Why did the United States invade Iraq?
The pretense was that Iraq was harboring weapons of mass destruction. Another popular reason, however, was to make the country safe for democracy.
The campaign – like so many foreign interventions – was “an abysmal failure,” says Professor Chris Coyne in the new Learn Liberty video below. Over 100,000 people died, mostly civilians; the U.S. spent over $800 billion on military infrastructure; about 1.3 million Iraqis are now internally displaced; and over half the population is not economically active. Not to mention the emergence and spread of terrorist cells like ISIS. Suffice it to say the country is far worse off today than it was in 2003 prior to the US invasion.
Chris Coyne explains that foreign invasions and nation-building often fail because of the “knowledge problem,” where policymakers and military personnel are not aware of the values and culture of the host country—making it very difficult to build a new government structure that internalizes those attitudes and beliefs.

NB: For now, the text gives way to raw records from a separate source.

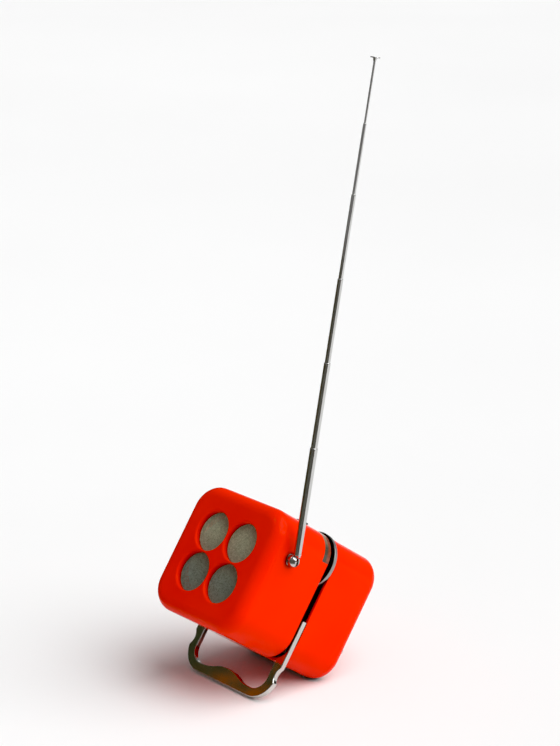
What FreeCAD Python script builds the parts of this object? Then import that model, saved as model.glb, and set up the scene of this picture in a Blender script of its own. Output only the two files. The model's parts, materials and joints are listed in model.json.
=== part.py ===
import FreeCAD, Part
import math
import os

# Portable cube receiver that leans back on its pulled-out handle.
# Everything is drawn in the body frame first: X to the right, -Y towards the
# loudspeaker face, +Z up when the case stands on its underside, origin at the
# middle of the case. The last section leans the whole set back and puts the
# origin on the floor, under the middle of its box. Millimetres throughout.

V = FreeCAD.Vector
AXIS_X = V(1, 0, 0)
AXIS_Y = V(0, 1, 0)
AXIS_Z = V(0, 0, 1)
NODES = {}

# --- Drawing habits ---
PAST = 1.0
ROOT = 0.5
NEAR = 2.0
TINY = 0.01

# --- Case ---
CASE_WIDTH = 140.0
CASE_DEPTH = 164.0
CORNER_R = 28.5
EDGE_R = 13.0
RIM_R = 0.5
WALL = 2.6
GROOVE_WIDTH = 9.4
HALF = CASE_WIDTH / 2
FRONT_Y = -CASE_DEPTH / 2
REAR_Y = CASE_DEPTH / 2
CORNER_C = HALF - CORNER_R

# --- Loudspeaker grilles ---
GRILLE_PITCH = 45.5
WELL_R = 21.7
WELL_DEPTH = 6.7
WELL_RIM = 2.2
MESH_THICKNESS = 0.8
MESH_R = 22.4
WELL_WALL = 2.4
BAFFLE_THICKNESS = 3.0
BAFFLE_CORNER_R = 12.0
BAFFLE_RIM = 1.1
MESH_Y = FRONT_Y + WELL_DEPTH
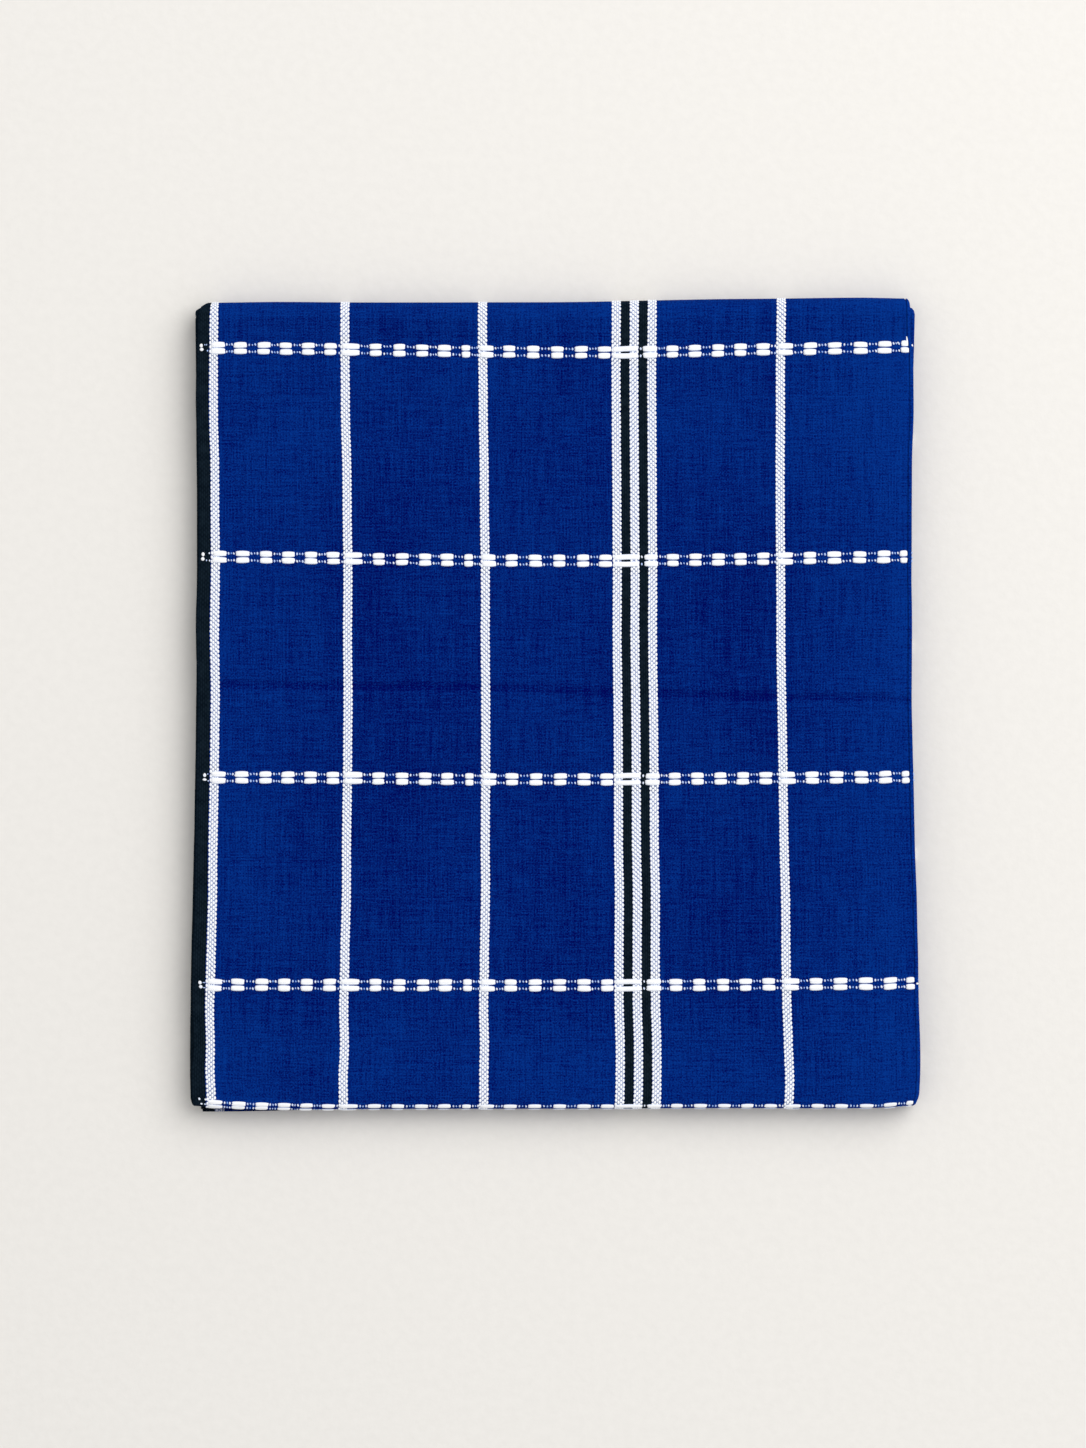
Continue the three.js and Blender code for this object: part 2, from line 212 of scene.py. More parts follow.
# Small bits of the thick yarn where it turns at a selvedge or slips past the fold. Each has its row,
# its place across, its place past the row's middle, its half sizes along and across, and its tint.
BITS = (
    (0, 1.4, -0.8, 0.8, 0.7, 0.0), (0, 1.6, 0.55, 0.66, 0.86, 0.05),
    (0, 2.8, -1.1, 0.3, 0.26, 0.6), (0, 3.5, -1.1, 0.3, 0.26, 0.6), (0, 3.9, 1.0, 0.4, 0.34, 0.7),
    (1, 1.6, -0.8, 0.84, 0.68, 0.0), (1, 1.5, 0.8, 0.74, 0.76, 0.0),
    (1, 4.0, -1.2, 0.4, 0.36, 0.25), (1, 2.9, 1.3, 0.35, 0.3, 0.5), (1, 4.1, 1.4, 0.42, 0.36, 0.25),
    (2, 2.8, -0.8, 0.8, 0.64, 0.05), (2, 2.8, 0.75, 0.5, 0.82, 0.05),
    (2, 3.9, -1.2, 0.3, 0.25, 0.7), (2, 4.1, 1.2, 0.32, 0.3, 0.5),
    (3, 2.6, -0.8, 0.74, 0.7, 0.05), (3, 2.9, 0.65, 0.7, 0.74, 0.1),
    (3, 4.0, -0.8, 0.2, 0.6, 0.6), (3, 4.1, 1.0, 0.2, 0.6, 0.5),
    (4, 2.3, -1.5, 0.5, 0.42, 0.2), (4, 3.0, 0.2, 0.36, 0.45, 0.2),
    (4, 4.3, -1.5, 0.4, 0.4, 0.1), (4, 4.2, 0.2, 0.3, 0.36, 0.4),
    (0, 250.0, -2.3, 1.6, 0.36, 0.0), (0, 251.4, -0.55, 0.5, 0.42, 0.05), (0, 246.3, -1.5, 0.36, 0.3, 0.2),
    (1, 251.3, -1.4, 0.34, 0.26, 0.7), (1, 251.4, 0.3, 0.4, 0.22, 0.8), (1, 251.4, 1.5, 0.4, 0.24, 0.7),
    (2, 251.4, -0.9, 0.8, 0.16, 0.6), (2, 251.3, 1.1, 0.4, 0.2, 0.75),
    (3, 250.9, 0.1, 0.4, 0.34, 0.1), (3, 251.3, -1.3, 0.3, 0.22, 0.7), (3, 251.6, 1.9, 0.5, 0.2, 0.55),
    (4, 249.3, -1.5, 0.42, 0.8, 0.0), (4, 248.9, 0.1, 0.5, 0.7, 0.1), (4, 251.4, 0.6, 0.45, 0.4, 0.4),
)
FLOAT_HEIGHT = 0.85
BUMP_SIDES = 8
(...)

Mismatching incentives can also be problematic for foreign interventions. The incentives of policymakers and government agencies almost always align with self-interest rather than the interests of the invaded country. As a result, the invaded country is a means to an end for policymakers, rather than the end in itself.
Supporters of nation building may have good intentions, but as the study of the knowledge problem and incentives (not to mention prior experience) shows, good intentions often bring abysmal results.